The data is plentiful and alarming. The respected Education Endowment Foundation forecasts that the attainment gap between pupils on free school meals and not will increase by 36 per cent due to Covid, reversing all the progress in closing it since the start of the last decade.
Much attention has focused on the turmoil faced by those teenagers who have had their GCSE and A-level exams cancelled and replaced by an alternative assessment system which few have confidence in. But the much more worrying educational problem, affecting all cohorts, is the loss of actual learning. Skill formation, as the economist Professor James Heckman has shown, is complementary: learning begets learning. Covid learning loss will likely profoundly hamper educational attainment – and thus individual life outcomes and national prosperity – over the long-term.
One-to-one or small-group catch-up tutoring for affected pupils has been offered as the main solution to mitigate this so far, with the Government launching the National Tutoring Programme last summer. It is true that such tutoring, when focussed on the curriculum, is one of the best interventions to support those struggling. But there are two big problems with relying on this alone.

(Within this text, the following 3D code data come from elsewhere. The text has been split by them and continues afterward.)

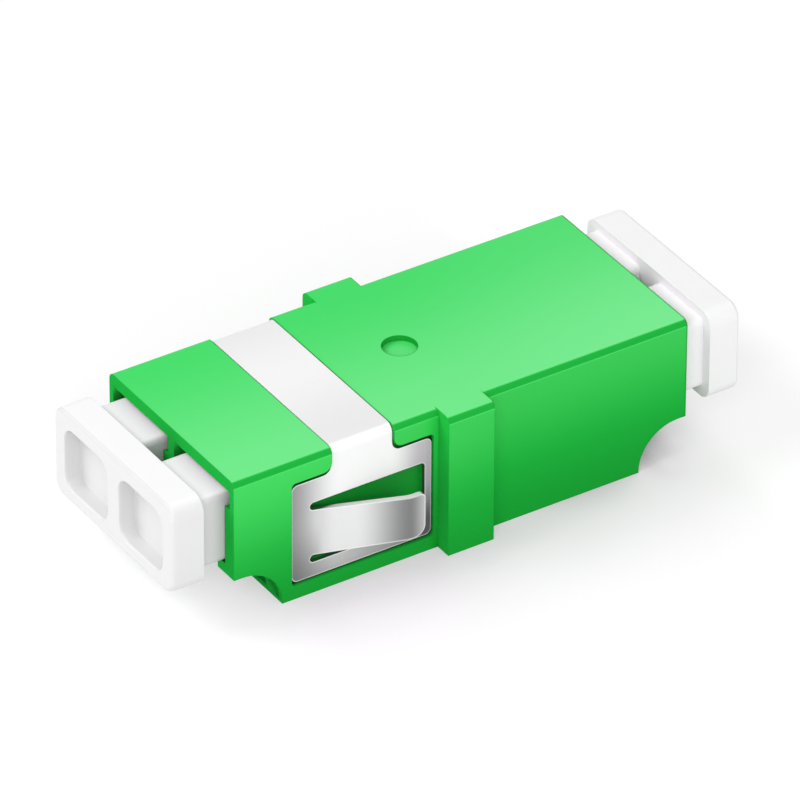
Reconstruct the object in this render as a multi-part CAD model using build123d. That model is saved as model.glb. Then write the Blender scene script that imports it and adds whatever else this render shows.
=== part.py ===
from build123d import *
from math import radians, tan
import os

# Duplex fibre optic adapter with a wrap-round panel clip and two dust caps.
# Lengths are in millimetres. +X runs from the front end, which carries the clip, to the rear end.
# +Y is to the left, seen from the front, and +Z is up. The latch slots of the ports look down.
# The origin is under the middle of the housing, on the surface that it stands on.

# Housing
body_length = 29.25
body_height = 9.0
side_wall = 0.9
top_round = 0.42

# Collar that stops the adapter against the back of a panel
collar_setback = 13.05
collar_thickness = 2.95
collar_stand_out = 1.05

# Ports, two at each end; a drop is measured down from the top face
port_pitch = 6.25
socket_size = 4.65
axis_drop = 3.375
mouth_width = 5.65
mouth_ledge_drop = 1.95
mouth_ceiling_drop = 0.75
mouth_depth = 3.0
latch_width = 3.15
latch_depth = 9.5
latch_floor = 0.3
catch_start = 5.6
catch_length = 3.0
catch_floor = 0.9

# Quarter-round notch under each end, with a moulded hollow in each outer corner
notch_radius = 2.56
notch_offset = 0.5
notch_lift = 0.1
hollow_radius = 0.8
hollow_height = 1.0
hollow_inset = 0.55
hollow_skin = 0.35
hollow_depth = 3.5

# Gate mark in the middle of the top
dimple_diameter = 2.0
dimple_depth = 0.33

# Web across the middle, with a hole for each pair of sleeve holders
web_thickness = 1.8
web_hole_diameter = 3.5

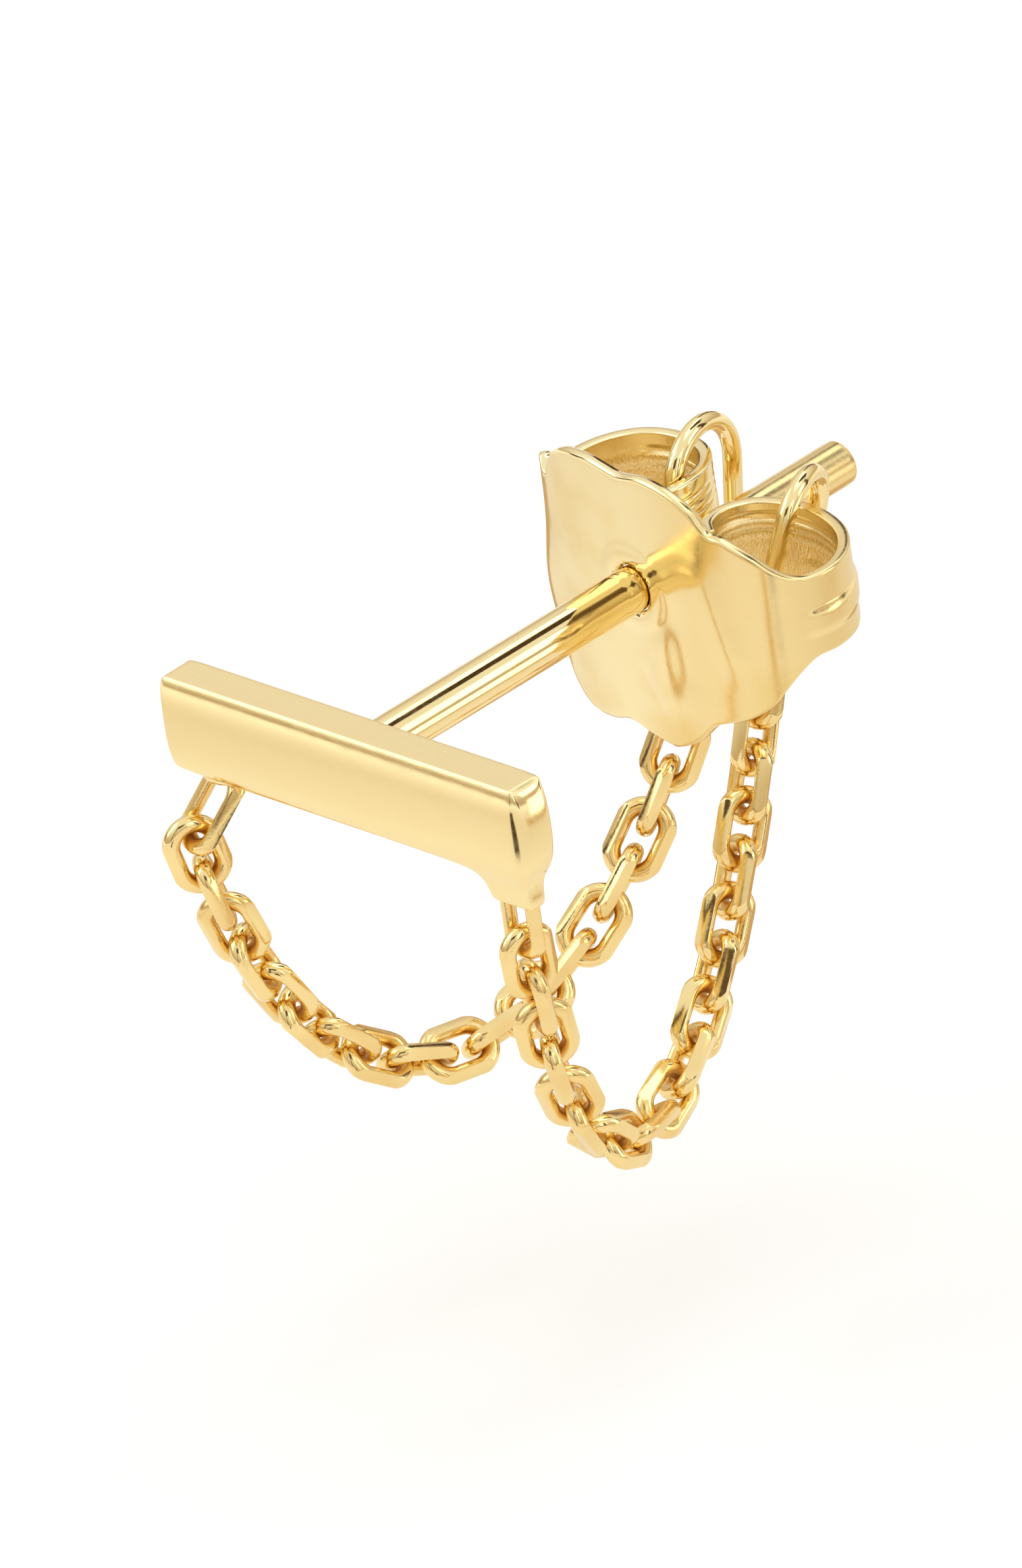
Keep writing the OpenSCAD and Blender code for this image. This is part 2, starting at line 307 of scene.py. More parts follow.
# %% [markdown]
# ## Bar
# The bar is a small polished ingot: a flat satin top, a front that rolls over softly below a
# crisp top edge, and pillowed ends. A cube with a few loops, rounded by a Subdivision Surface,
# gives edges that all flow into each other, as polishing leaves them. Two loops close together
# keep an edge crisp, and a wide gap between loops lets it roll. At the right end the metal flows
# down into the end loop, so the underside is drawn out there step by step.

# %% Block out the bar
BAR_L, BAR_D, BAR_H, BAR_Z = 8.25, 0.84, 1.74, -0.24
FLOOR_Z = BAR_Z - BAR_H / 2
TOP_Z = BAR_Z + BAR_H / 2
LEFT_X, RIGHT_X = -BAR_L / 2, BAR_L / 2
NECK_FROM, FRONT_LOOP = RIGHT_X - 1.5, -0.70
# Heights of the loops: near the floor, three over the swelling front, and just below the top
LOW_Z, BELLY_Z, WAIST_Z = FLOOR_Z + 0.14, FLOOR_Z + 0.50, BAR_Z + 0.25
SHOULDER_Z, CRISP_Z = TOP_Z - 0.32, TOP_Z - 0.06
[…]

The first is identifying those pupils who need such support. There are both financial and practical limits to how many young people could benefit from such tutoring. Indeed, one part of the National Tutoring Programme is the academic mentors scheme led by Teach First; at the start of this year, it had placed 1,100 mentors in schools, despite receiving requests from 1,789 schools. The learning loss among Covid schoolchildren is likely to be broad and deep, meaning many pupils who need the tutoring will miss out.
The second issue is reaching the most disadvantaged pupils. The National Tutoring Programme is designed to help them, but schools have the discretion to identify who would benefit most. Another part of the National Tutoring Programme is the tuition partners scheme. Of those receiving tuition through the scheme, only 44 per cent are on free school meals. It was estimated that up to quarter of a million kids overall would access this specific scheme, but the National Audit Office reports that only half of this actually have, as of last month. The most deprived children are not benefitting from this support in the numbers we need.
Considering that catch-up tutoring is missing many children suffering severe learning loss – especially but not exclusively the most deprived – the Education Secretary and education sector need to be more radical. We know compulsory schooling is the most effective and efficient way of educating children. So we need all children to spend more time in them, both gaining and solidifying knowledge they should have developed in this very unusual year. School summer holidays should be significantly shortened by three weeks.
Give the kids a break, I hear you cry. But being at school should not be, indeed is not, drudgery. As the Children’s Society work tracking children’s wellbeing demonstrates, the overwhelming majority of 10- to 15-year-olds in the UK report being happy at school and when doing schoolwork, although admittedly that has dropped a little in recent years.
This, of course, is a big ask for teachers. But even if they worked these additional weeks, it would still mean they have more annual holiday than most other workers. However, it would change the terms of their current contract, disrupting summer holiday plans after a year of them working hard in dreadfully difficult circumstances.
The Treasury, quite rightly, has had to spend substantial sums to support the economy during the health crisis. But the evidence points to an education crisis too. The Government should dig deep into its pockets again and compensate teachers above and beyond their usual hours for this additional work.
Let’s be creative out of Covid: end the long summer school holidays, for good.